*Stated task*
Output exactly the span of lines that begins at the line containing "The Blender code" and ends at the line containing "return height * softNoise(x, y, size, seed)", both lines included.

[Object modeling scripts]
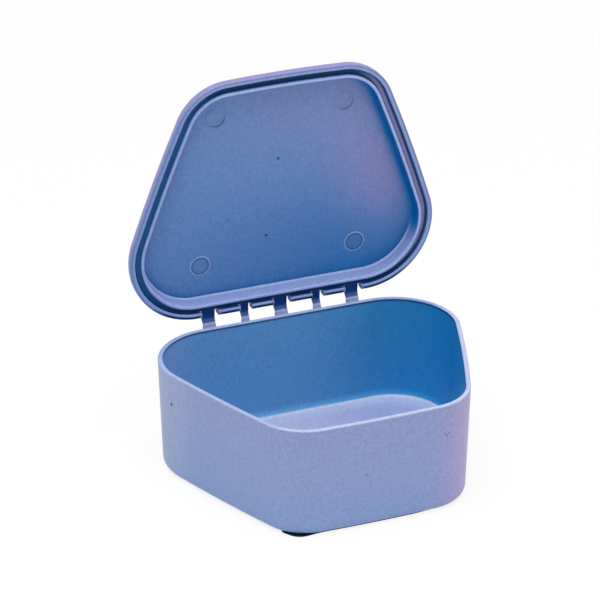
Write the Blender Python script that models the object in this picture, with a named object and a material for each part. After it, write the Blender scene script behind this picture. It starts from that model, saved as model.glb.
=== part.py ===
"""Hinged plastic box for a dental model, standing open.

The box is a rounded trapezoid seen from above, wide at the hinge and narrow at the front.
The frame is in metres: +Z up, +X to the right along the hinge, +Y from the front to the hinge.
The origin is at the middle of the tub's underside, which stands on z = 0.
"""
import math

import bmesh
import bpy
from mathutils import Matrix, Vector

# Outline of the tub's rim: a trapezoid whose four corners are rounded off
back_span = 0.0900           # between the sharp back corners, before rounding
front_span = 0.0460          # between the sharp front corners, before rounding
depth = 0.0590               # front side to hinge side
back_corner_radius = 0.0160
front_corner_radius = 0.0125
slant_bow = 0.0003           # how far the middle of a slanted side bulges
front_bow = 0.0003           # how far the middle of the front side bulges

# Tub
tub_height = 0.0280
wall = 0.0012
floor_thickness = 0.0014
wall_lean = 0.0009           # how far the wall draws in from the rim to the base
base_edge_radius = 0.0024
floor_fillet = 0.0025
rim_edge_radius = 0.00035

# Clearances
seat_gap = 0.0003            # between pieces that touch on the real box
fit_gap = 0.0002             # each side of the rim, in the closed lid's groove
notch_gap = 0.0005           # each side of a strap, in its notch

# Hinge
open_angle = math.radians(87.0)      # lid, from closed to how it stands
hinge_reach = 0.0030         # film line behind the tub's back wall
hinge_pitch = 0.0094         # between neighbouring straps
strap_widths = (0.0033, 0.0020, 0.0033, 0.0020, 0.0033)
strap_thickness = 0.0010
film_thickness = 0.0004      # where a strap is thinned to bend
film_taper = 0.0008          # length over which it thins
ledge_drop = 0.0013          # a ledge's level part below the film line's height
ledge_rise = math.radians(58.0)      # slope at which it climbs to the film line

# Lid
skirt_thickness = 0.0011
skirt_drop = 0.0013          # skirt below the groove's floor
rib_thickness = 0.0009
rib_drop = 0.0011            # plug rib below the groove's floor
flange_thickness = 0.0012    # over the groove
panel_thickness = 0.0012
panel_rise = 0.0021          # inner face of the panel above the groove's floor
panel_wall_lean = 0.0003     # how far the raised wall draws in as it rises
panel_fillet = 0.0009
shoulder_radius = 0.0016     # outer edge of the raised panel
shoulder_foot_radius = 0.0005
flange_edge_radius = 0.0010
crest_radius = 0.0003        # edges of the skirt and of the rib

# How finely the curves are cut
back_corner_steps = 10
front_corner_steps = 8
side_steps = 4
edge_steps = 2
fillet_steps = 3
cut_overrun = 0.0010         # how far a cutter passes the faces that it cuts

# Places that follow from these sizes
axis_y = depth / 2 + hinge_reach
axis_z = tub_height + seat_gap / 2
groove_z = seat_gap / 2      # groove's floor over the hinge axis, lid closed
flange_z = groove_z + flange_thickness
panel_z = groove_z + panel_rise
panel_top_z = panel_z + panel_thickness
skirt_z = groove_z - skirt_drop
rib_z = groove_z - rib_drop
skirt_in = -fit_gap
skirt_out = skirt_in - skirt_thickness
rib_out = wall + fit_gap
rib_in = rib_out + rib_thickness

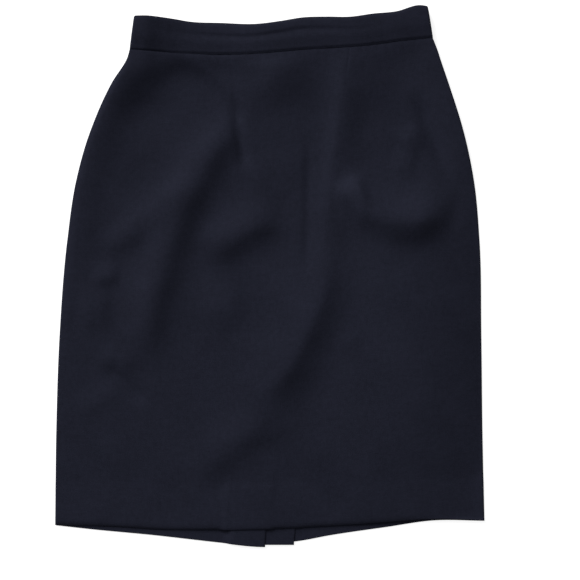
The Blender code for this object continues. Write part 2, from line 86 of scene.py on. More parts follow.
def dentHeight(dent, x, y):
    height, size, seed = dent  # the order in every "dents" setting
    return height * softNoise(x, y, size, seed)


def foldHeight(fold, x, y):
    # round across its crest, which bows to the right on the way from start to end
    startX, startY, endX, endY, bow, height, leftWidth, rightWidth, fadeIn, fadeOut = fold
    length = math.hypot(endX - startX, endY - startY)
    alongX, alongY = (endX - startX) / length, (endY - startY) / length
    along = ((x - startX) * alongX + (y - startY) * alongY) / length
    across = (x - startX) * alongY - (y - startY) * alongX
    inside = np.clip(along, 0.0, 1.0)
    across = across - bow * 4 * inside * (1 - inside)
    width = np.where(across > 0, rightWidth, leftWidth)
    ends = easeInOut(along / fadeIn) * easeInOut((1 - along) / fadeOut)
    return height * ends * bell(across, width)


grooveFade = {"start": 0.04, "tip": 0.18}  # shares of a groove's length


def grooveDepth(groove, x, y):
    # a straight stitched line pressed into the cloth, fading at its tip
    startX, startY, endX, endY, depth, width = groove
    length = math.hypot(endX - startX, endY - startY)
    alongX, alongY = (endX - startX) / length, (endY - startY) / length
    along = ((x - startX) * alongX + (y - startY) * alongY) / length
    across = (x - startX) * alongY - (y - startY) * alongX
    ends = easeInOut(along / grooveFade["start"] + 0.5) * easeInOut((1 - along) / grooveFade["tip"])
    return depth * ends * bell(across, width)


def joinPoints(*coordinates):
    return np.stack(np.broadcast_arrays(*coordinates), axis=-1).astype(float)


def faceNormals(grid):
    normal = np.cross(np.gradient(grid, axis=1), np.gradient(grid, axis=0))
    return normal / np.linalg.norm(normal, axis=-1, keepdims=True)


def coonsPatch(left, right, bottom, top, u, v):
    # grid between four edges that meet at their corners
    u, v = u[None, :, None], v[:, None, None]
    sides = (1 - u) * left[:, None] + u * right[:, None]
    ends = (1 - v) * bottom[None] + v * top[None]
    lowCorners = (1 - u) * bottom[0] + u * bottom[-1]
    highCorners = (1 - u) * top[0] + u * top[-1]
    return sides + ends - (1 - v) * lowCorners - v * highCorners


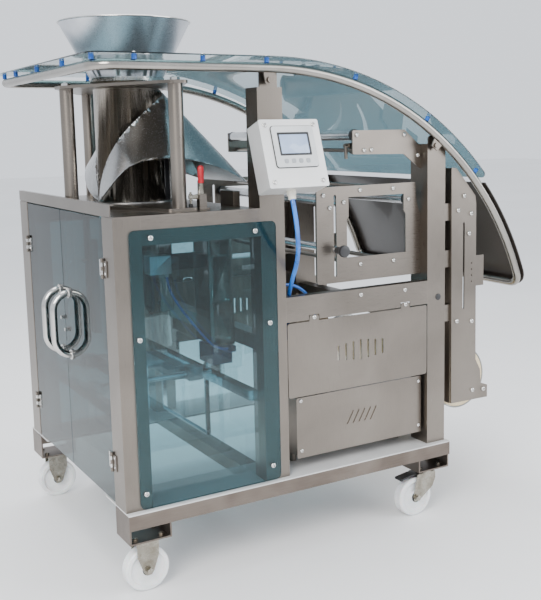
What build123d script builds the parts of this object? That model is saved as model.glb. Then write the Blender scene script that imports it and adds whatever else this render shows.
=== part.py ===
"""Vertical form fill sealer: a wheeled cabinet with a forming set, a film unwind and a clear hood.

Sizes are in millimetres. The numbers below are measured from the cabinet's left face (x), its front
face (y) and a datum a little under the floor (z). `left`, `front` and `datum` place them so that the
origin is on the floor under the middle of the whole machine. Most things at the front have a mirrored
twin at the rear.
"""
import math
import os

from build123d import *

os.makedirs("parts", exist_ok=True)

# ---- driving dimensions -------------------------------------------------------------------------
left = -755.4                # x of the cabinet's left face
front = -438.6               # y of the cabinet's front face
datum = -13.0                # height of the level that z is counted from
depth = 990.0                # cabinet, front face to rear face
middle = depth / 2           # the plane that the front and rear twins mirror about
shelf_top = 280.0            # top of the base shelves, where the posts stand
box_bottom = 185.0           # underside of the castor boxes
cabinet_top = 1162.0         # top of the table
ledge = 20.0                 # how far the base stands out past the cabinet
sheet = 3.0                  # folded sheet metal
post_x, post_y = 84.0, 94.0  # corner posts
mid_x0, mid_x1, mid_y, mid_top = 476.0, 563.0, 74.0, 1529.0
right_x0, right_x1, right_y, right_top = 1134.5, 1212.5, 94.0, 1343.0
base_x1 = 1222.0             # right end of the base

tube_x, tube_y = 252.0, 494.0  # axis of the forming tube
tube_r = 113.0
plate_low, plate_high = 1162.0, 1543.0  # undersides of the forming set's two plates
jaw_z = 592.0                # height of the sealing jaws

rail_r = 15.0                # hood tube radius
rail_y = -17.0               # hood side rail, axis
rail_z = 1586.0              # hood rail height over the table
arc_x = 510.0                # where the straight hood rail starts to curve down
arc_r = 1095.0               # radius of the hood's curve
arc_turn = 70.0              # degrees that the hood's side rail turns down
sheet_gap = 14.0             # spacers between the hood rail and the clear sheet
hood_sheet_t = 4.0

wheel_r = 70.0
axle_z = wheel_r - datum     # wheels stand on the floor
left_castor_x, right_castor_x = 67.0, 1147.0
castor_y = 37.0
trail = 50.0                 # how far a swivel castor's wheel trails its pivot

reel_x, reel_z, reel_r = 1370.0, 468.0, 119.0
film_w = 756.0               # width of the flat film on the reel
feed_y = 46.0                # rear face of the front feed plate


def level(z):
    """A horizontal plane with the machine's x and y."""
    return Plane(origin=(left, front, datum + z))


def facing_front(y):
    """A plane seen from the front: local x is the machine's x, local y is height, normal -Y."""
    return Plane(origin=(left, front + y, datum), x_dir=(1, 0, 0), z_dir=(0, -1, 0))


def facing_right(x):
    """A plane across the machine: local x is the machine's y, local y is height, normal +X."""
    return Plane(origin=(left + x, front, datum), x_dir=(0, 1, 0), z_dir=(1, 0, 0))


def spot(x, y, z):
    """A place in the machine's own coordinates."""
    return Vector(left + x, front + y, datum + z)


def block(x0, x1, y0, y1, z0, z1, mode=Mode.ADD):
    """Add (or cut) a box between two opposite corners."""
    with Locations(spot((x0 + x1) / 2, (y0 + y1) / 2, (z0 + z1) / 2)):
        Box(x1 - x0, y1 - y0, z1 - z0, mode=mode)


def rod(x, y, z, radius, length, axis, mode=Mode.ADD):
    """Add (or cut) a cylinder centred on a place, along "x", "y" or "z"."""
    turn = {"x": (0, 90, 0), "y": (90, 0, 0), "z": (0, 0, 0)}[axis]
    with Locations(spot(x, y, z)):
        Cylinder(radius, length, rotation=turn, mode=mode)


def twin_y(y):
    """The place of the rear twin of something at y."""
    return 2 * middle - y


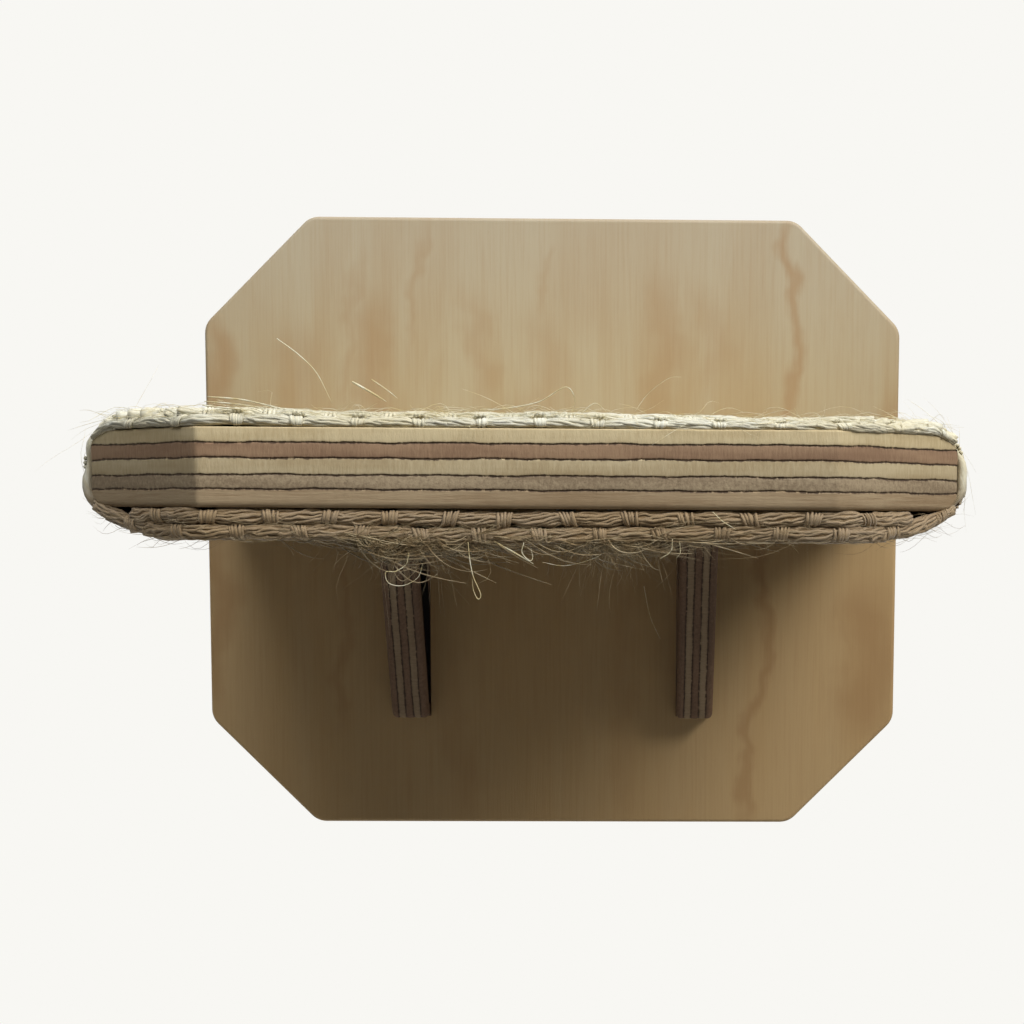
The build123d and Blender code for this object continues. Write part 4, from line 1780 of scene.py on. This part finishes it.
@dataclass
class LooseEnds:
    """All that stands out of the weave: short fuzz, frayed ends and single long hairs."""

    mat: SisalMat
    light: bpy.types.Material
    # dark: the same fibre in darker, browner colours, painted shade for the hairs underneath
    dark: bpy.types.Material

    def over_mat(
        self, count: int, rng: np.random.Generator, low: float, high: float
    ) -> tuple[np.ndarray, np.ndarray, np.ndarray]:
        """Random places on the wrap, directions along the wefts there, and out of the mat.

        Args:
            count: how many.
            rng: the random source.
            low, high: the share of the wrap's length that they lie in.

        Returns:
            (n, 3) places, (n, 3) directions along and (n, 3) directions out.
        """
        mat, board = self.mat, self.mat.board
        place = rng.uniform(low, high, count) * mat.wrap.length
        flat, normal = mat.wrap.at(place)
        start = board.front + np.clip(np.abs(flat[:, 0]) - (board.half_width - board.clip), 0, board.clip)
        y = start + 1.5 * MM + (mat.back - start - 3 * MM) * rng.uniform(0, 1, count) ** 1.2
        points = np.stack([flat[:, 0], y, flat[:, 1]], axis=1)
        out = np.stack([normal[:, 0], np.zeros(count), normal[:, 1]], axis=1)
        way = np.stack([normal[:, 1], np.zeros(count), -normal[:, 0]], axis=1)
        way = way * rng.choice([-1.0, 1.0], (count, 1)) + [0.0, 1.0, 0.0] * rng.normal(0, 0.4, (count, 1))
        way /= np.linalg.norm(way, axis=1, keepdims=True)
        return mat.settle(points + out * 0.9 * MM), way, out

    def fuzz(self) -> list[bpy.types.Object]:
        """Short hairs all over the mat, most of them lying along the yarns.

        Returns:
            The hair on top, and the hair on each side underneath.
        """
        rng = np.random.default_rng(71)
        made = []
        for name, count, low, high, finish in (
            ("fuzz_over", 1300, 0.28, 0.79, self.light),
            ("fuzz_under_left", 380, 0.01, 0.27, self.dark),
            ("fuzz_under_right", 340, 0.80, 0.99, self.dark),
        ):
            hairs = Fibres(name, 0.045 * MM, 6)
            starts, along, out = self.over_mat(count, rng, low, high)
            lengths = rng.gamma(2.5, 2.4, count) * MM + 2.0 * MM
            rise = rng.gamma(1.6, 0.35, count) * MM
            hairs.arched(starts, along, out, lengths, rise, rng)
            starts, along, out = self.over_mat(count // 5, rng, low, high)
            aim = along + out * rng.uniform(0.02, 0.35, (len(out), 1))
            hairs.free(starts, aim, rng.gamma(2.2, 1.0, len(out)) * MM + 1 * MM, 0.05, 0.2, rng)
            made.append(hairs.build(finish))
        return made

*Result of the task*
The Blender code for this object continues. Write part 2, from line 86 of scene.py on. More parts follow.
def dentHeight(dent, x, y):
    height, size, seed = dent  # the order in every "dents" setting
    return height * softNoise(x, y, size, seed)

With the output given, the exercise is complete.